## Data
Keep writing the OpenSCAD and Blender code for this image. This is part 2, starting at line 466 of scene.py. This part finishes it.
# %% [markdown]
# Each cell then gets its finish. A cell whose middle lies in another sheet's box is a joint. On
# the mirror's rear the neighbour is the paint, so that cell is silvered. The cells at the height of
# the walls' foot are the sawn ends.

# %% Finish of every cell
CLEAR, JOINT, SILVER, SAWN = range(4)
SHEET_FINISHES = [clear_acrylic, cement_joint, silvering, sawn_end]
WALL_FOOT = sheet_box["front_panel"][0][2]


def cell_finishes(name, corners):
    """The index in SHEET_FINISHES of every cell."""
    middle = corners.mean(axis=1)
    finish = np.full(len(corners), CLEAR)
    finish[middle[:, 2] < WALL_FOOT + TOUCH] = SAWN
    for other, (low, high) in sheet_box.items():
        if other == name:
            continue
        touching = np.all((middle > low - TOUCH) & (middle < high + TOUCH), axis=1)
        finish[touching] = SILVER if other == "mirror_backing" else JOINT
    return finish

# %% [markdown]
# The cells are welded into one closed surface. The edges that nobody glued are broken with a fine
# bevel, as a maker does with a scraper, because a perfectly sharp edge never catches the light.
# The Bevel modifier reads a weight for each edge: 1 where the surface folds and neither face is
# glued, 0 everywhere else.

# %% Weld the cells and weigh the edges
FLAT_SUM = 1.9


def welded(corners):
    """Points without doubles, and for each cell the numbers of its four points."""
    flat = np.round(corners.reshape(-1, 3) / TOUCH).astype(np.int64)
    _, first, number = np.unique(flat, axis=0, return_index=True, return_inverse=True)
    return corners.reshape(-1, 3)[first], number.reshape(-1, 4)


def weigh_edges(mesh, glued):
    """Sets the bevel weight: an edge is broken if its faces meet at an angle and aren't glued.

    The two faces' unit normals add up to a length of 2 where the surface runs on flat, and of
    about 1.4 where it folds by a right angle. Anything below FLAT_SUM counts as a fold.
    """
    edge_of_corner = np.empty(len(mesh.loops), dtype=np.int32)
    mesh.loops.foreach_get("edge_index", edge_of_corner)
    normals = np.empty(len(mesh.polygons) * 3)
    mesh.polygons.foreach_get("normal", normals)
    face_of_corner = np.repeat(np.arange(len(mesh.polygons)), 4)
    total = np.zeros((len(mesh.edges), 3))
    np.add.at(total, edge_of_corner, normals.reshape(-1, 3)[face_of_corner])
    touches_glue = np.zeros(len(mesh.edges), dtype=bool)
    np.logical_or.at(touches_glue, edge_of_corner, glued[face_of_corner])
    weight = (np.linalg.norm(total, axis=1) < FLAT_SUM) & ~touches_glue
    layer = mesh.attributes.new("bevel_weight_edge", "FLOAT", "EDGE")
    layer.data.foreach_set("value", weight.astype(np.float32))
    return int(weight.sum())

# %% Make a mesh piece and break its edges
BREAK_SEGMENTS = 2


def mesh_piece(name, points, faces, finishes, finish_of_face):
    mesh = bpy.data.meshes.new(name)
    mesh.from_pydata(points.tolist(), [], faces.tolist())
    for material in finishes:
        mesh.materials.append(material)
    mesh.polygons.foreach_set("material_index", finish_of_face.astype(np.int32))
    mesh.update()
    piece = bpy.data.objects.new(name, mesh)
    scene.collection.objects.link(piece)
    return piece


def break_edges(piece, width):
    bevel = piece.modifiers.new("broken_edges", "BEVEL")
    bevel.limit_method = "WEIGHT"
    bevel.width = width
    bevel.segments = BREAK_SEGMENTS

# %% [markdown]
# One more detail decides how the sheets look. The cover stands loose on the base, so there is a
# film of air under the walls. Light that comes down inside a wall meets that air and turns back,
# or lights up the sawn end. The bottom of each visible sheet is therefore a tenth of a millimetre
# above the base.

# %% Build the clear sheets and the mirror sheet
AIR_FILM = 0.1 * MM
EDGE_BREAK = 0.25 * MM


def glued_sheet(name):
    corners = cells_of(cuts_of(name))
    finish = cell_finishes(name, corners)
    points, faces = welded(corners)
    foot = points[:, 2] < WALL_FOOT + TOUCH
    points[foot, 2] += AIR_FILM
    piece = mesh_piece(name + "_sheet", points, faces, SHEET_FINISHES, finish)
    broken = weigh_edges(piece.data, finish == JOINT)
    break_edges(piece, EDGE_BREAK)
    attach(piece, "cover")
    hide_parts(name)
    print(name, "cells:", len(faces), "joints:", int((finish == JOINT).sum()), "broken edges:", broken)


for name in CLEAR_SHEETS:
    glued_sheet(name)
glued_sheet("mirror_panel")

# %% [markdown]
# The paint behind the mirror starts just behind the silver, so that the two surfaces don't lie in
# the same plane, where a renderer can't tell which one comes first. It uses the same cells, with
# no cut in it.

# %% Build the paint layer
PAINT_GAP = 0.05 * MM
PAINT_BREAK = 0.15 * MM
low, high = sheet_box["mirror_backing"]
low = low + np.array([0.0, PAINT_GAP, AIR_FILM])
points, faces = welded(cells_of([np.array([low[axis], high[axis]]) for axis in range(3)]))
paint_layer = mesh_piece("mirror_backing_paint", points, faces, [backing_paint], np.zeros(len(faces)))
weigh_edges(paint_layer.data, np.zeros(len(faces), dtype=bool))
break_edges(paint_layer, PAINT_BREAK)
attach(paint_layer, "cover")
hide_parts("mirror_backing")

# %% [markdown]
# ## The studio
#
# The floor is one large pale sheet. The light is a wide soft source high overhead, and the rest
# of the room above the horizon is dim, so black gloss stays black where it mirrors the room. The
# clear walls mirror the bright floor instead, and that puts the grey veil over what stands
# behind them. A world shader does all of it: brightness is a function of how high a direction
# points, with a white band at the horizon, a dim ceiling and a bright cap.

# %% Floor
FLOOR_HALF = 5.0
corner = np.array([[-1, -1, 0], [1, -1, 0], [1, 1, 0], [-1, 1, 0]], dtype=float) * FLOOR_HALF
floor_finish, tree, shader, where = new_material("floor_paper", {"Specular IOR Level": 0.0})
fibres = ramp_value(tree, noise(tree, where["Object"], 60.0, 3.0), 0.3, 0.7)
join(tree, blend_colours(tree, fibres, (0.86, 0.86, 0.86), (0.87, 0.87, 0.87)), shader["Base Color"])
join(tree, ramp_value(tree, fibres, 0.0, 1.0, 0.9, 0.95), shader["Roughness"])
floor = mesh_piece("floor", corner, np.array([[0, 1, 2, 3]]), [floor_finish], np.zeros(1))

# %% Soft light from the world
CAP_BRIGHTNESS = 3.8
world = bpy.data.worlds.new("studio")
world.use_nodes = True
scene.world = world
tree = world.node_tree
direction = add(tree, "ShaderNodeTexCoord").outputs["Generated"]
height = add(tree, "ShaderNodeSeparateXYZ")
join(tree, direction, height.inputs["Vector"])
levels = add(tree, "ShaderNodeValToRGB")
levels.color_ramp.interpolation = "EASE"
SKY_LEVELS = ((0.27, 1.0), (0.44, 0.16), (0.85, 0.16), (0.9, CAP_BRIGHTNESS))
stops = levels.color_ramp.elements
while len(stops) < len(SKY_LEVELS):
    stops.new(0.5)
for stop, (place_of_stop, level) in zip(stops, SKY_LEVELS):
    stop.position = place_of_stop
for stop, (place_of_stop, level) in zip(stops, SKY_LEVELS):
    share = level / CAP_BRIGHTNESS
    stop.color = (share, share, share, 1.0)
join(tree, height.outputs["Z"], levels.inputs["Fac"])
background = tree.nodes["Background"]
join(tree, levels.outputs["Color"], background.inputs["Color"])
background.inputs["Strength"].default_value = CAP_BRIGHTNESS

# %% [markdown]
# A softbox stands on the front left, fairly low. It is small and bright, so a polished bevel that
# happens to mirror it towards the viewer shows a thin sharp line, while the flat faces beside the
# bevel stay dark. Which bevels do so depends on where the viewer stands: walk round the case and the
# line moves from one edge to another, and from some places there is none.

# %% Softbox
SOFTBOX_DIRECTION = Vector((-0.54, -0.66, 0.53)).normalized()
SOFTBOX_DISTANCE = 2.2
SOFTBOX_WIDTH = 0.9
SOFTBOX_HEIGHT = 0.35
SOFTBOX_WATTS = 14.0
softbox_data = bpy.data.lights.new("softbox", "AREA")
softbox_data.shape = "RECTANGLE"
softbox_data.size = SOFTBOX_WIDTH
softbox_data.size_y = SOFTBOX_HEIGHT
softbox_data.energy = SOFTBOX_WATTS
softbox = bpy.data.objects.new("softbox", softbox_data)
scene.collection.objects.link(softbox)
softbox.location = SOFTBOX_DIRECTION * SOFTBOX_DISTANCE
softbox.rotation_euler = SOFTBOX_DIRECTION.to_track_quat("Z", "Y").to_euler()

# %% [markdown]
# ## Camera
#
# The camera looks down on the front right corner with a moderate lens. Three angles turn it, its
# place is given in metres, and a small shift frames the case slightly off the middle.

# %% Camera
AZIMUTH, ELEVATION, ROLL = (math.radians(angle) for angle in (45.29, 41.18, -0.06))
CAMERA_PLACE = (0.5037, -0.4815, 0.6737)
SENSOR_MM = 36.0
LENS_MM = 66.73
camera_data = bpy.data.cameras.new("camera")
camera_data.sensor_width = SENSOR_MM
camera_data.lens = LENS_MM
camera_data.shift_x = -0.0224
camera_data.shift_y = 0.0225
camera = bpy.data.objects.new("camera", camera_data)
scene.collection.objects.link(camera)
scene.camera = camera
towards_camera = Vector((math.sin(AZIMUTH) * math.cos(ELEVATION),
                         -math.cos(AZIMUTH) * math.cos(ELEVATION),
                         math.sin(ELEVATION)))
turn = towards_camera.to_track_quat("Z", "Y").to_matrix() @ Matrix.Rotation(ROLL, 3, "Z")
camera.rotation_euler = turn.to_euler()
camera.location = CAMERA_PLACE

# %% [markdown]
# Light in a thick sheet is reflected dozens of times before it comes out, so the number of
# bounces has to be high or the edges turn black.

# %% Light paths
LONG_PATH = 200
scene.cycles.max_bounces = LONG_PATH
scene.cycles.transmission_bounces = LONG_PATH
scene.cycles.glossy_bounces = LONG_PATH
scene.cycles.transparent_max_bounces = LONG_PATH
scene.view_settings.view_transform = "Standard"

## Task statement
Restate the listing exactly, starting at its first line and ending at the line where "# glued, 0 everywhere else." occurs; include both and no other lines.

## Final result
Keep writing the OpenSCAD and Blender code for this image. This is part 2, starting at line 466 of scene.py. This part finishes it.
# %% [markdown]
# Each cell then gets its finish. A cell whose middle lies in another sheet's box is a joint. On
# the mirror's rear the neighbour is the paint, so that cell is silvered. The cells at the height of
# the walls' foot are the sawn ends.

# %% Finish of every cell
CLEAR, JOINT, SILVER, SAWN = range(4)
SHEET_FINISHES = [clear_acrylic, cement_joint, silvering, sawn_end]
WALL_FOOT = sheet_box["front_panel"][0][2]


def cell_finishes(name, corners):
    """The index in SHEET_FINISHES of every cell."""
    middle = corners.mean(axis=1)
    finish = np.full(len(corners), CLEAR)
    finish[middle[:, 2] < WALL_FOOT + TOUCH] = SAWN
    for other, (low, high) in sheet_box.items():
        if other == name:
            continue
        touching = np.all((middle > low - TOUCH) & (middle < high + TOUCH), axis=1)
        finish[touching] = SILVER if other == "mirror_backing" else JOINT
    return finish

# %% [markdown]
# The cells are welded into one closed surface. The edges that nobody glued are broken with a fine
# bevel, as a maker does with a scraper, because a perfectly sharp edge never catches the light.
# The Bevel modifier reads a weight for each edge: 1 where the surface folds and neither face is
# glued, 0 everywhere else.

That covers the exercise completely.